— START Data —

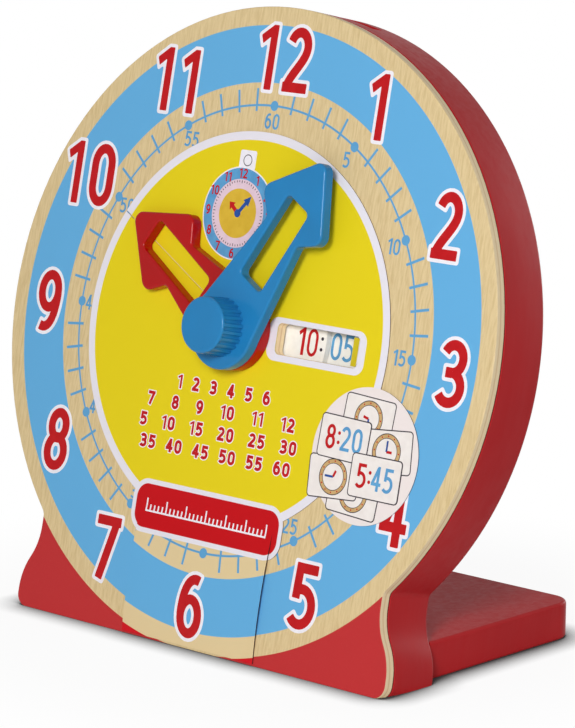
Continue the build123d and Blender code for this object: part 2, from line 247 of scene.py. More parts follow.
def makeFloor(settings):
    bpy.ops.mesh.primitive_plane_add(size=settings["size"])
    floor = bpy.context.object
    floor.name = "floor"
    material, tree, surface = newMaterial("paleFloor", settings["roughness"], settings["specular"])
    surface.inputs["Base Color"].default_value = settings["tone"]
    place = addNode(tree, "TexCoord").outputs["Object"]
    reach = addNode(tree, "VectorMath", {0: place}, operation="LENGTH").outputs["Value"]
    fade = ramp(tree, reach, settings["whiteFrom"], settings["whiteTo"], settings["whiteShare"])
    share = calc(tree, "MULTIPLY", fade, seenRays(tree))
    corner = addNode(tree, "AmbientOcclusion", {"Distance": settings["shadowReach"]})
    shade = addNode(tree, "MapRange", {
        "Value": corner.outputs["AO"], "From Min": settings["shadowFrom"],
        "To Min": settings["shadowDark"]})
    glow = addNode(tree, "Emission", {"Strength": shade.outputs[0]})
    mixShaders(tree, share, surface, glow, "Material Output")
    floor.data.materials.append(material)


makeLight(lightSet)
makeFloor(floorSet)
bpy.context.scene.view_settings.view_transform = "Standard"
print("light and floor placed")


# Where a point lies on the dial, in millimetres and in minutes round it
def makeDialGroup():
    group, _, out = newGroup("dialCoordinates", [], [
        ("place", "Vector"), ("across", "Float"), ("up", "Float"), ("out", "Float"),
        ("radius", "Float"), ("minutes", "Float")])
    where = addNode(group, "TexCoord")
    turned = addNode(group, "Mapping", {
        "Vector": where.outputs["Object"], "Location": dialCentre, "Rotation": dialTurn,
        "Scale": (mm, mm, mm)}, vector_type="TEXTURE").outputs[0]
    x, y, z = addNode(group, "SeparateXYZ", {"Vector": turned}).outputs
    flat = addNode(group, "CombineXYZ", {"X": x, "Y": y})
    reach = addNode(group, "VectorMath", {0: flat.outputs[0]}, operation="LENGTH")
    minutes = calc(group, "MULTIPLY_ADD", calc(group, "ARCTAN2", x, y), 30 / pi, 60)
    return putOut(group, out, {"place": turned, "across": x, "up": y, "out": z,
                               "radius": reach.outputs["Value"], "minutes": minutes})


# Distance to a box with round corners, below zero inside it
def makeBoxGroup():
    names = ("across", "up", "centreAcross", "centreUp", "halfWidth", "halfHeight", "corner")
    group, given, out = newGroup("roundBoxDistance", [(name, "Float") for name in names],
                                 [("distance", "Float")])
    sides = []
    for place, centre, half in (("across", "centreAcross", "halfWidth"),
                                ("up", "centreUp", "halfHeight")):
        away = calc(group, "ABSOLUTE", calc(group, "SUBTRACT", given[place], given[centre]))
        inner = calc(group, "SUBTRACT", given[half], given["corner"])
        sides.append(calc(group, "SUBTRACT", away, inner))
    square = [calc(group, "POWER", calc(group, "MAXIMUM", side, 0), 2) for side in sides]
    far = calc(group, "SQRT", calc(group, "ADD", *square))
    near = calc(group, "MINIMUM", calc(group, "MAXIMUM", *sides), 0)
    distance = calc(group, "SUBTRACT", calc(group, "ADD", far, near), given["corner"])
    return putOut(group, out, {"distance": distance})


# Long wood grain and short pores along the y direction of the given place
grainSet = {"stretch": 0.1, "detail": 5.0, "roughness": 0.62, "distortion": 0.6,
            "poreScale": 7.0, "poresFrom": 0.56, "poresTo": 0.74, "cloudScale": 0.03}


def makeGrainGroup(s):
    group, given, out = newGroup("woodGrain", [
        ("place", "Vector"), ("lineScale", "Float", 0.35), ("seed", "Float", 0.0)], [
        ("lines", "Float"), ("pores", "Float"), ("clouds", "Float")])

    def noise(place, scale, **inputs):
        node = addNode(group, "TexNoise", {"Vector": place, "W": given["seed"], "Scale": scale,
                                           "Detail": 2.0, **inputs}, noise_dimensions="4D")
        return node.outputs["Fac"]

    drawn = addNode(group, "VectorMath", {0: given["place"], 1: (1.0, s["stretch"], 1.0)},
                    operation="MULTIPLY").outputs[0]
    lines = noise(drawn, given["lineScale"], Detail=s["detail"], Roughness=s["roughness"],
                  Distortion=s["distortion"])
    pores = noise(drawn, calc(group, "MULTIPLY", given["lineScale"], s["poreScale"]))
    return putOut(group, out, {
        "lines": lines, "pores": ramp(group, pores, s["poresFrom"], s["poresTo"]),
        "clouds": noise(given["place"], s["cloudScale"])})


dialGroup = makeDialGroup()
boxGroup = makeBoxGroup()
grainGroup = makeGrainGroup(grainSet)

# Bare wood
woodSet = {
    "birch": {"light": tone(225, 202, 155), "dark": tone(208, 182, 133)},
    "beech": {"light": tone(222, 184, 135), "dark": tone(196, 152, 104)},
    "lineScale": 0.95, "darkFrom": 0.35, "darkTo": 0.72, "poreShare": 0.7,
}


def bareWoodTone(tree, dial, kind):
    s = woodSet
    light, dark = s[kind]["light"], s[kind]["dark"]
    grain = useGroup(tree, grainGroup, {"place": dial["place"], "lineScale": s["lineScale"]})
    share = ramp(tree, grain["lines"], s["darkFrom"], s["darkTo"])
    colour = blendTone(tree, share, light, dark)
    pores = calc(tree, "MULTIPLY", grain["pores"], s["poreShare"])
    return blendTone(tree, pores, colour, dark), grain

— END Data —

Task instructions
Extract each line holding the string "scene".

Exercise response
Continue the build123d and Blender code for this object: part 2, from line 247 of scene.py. More parts follow.
bpy.context.scene.view_settings.view_transform = "Standard"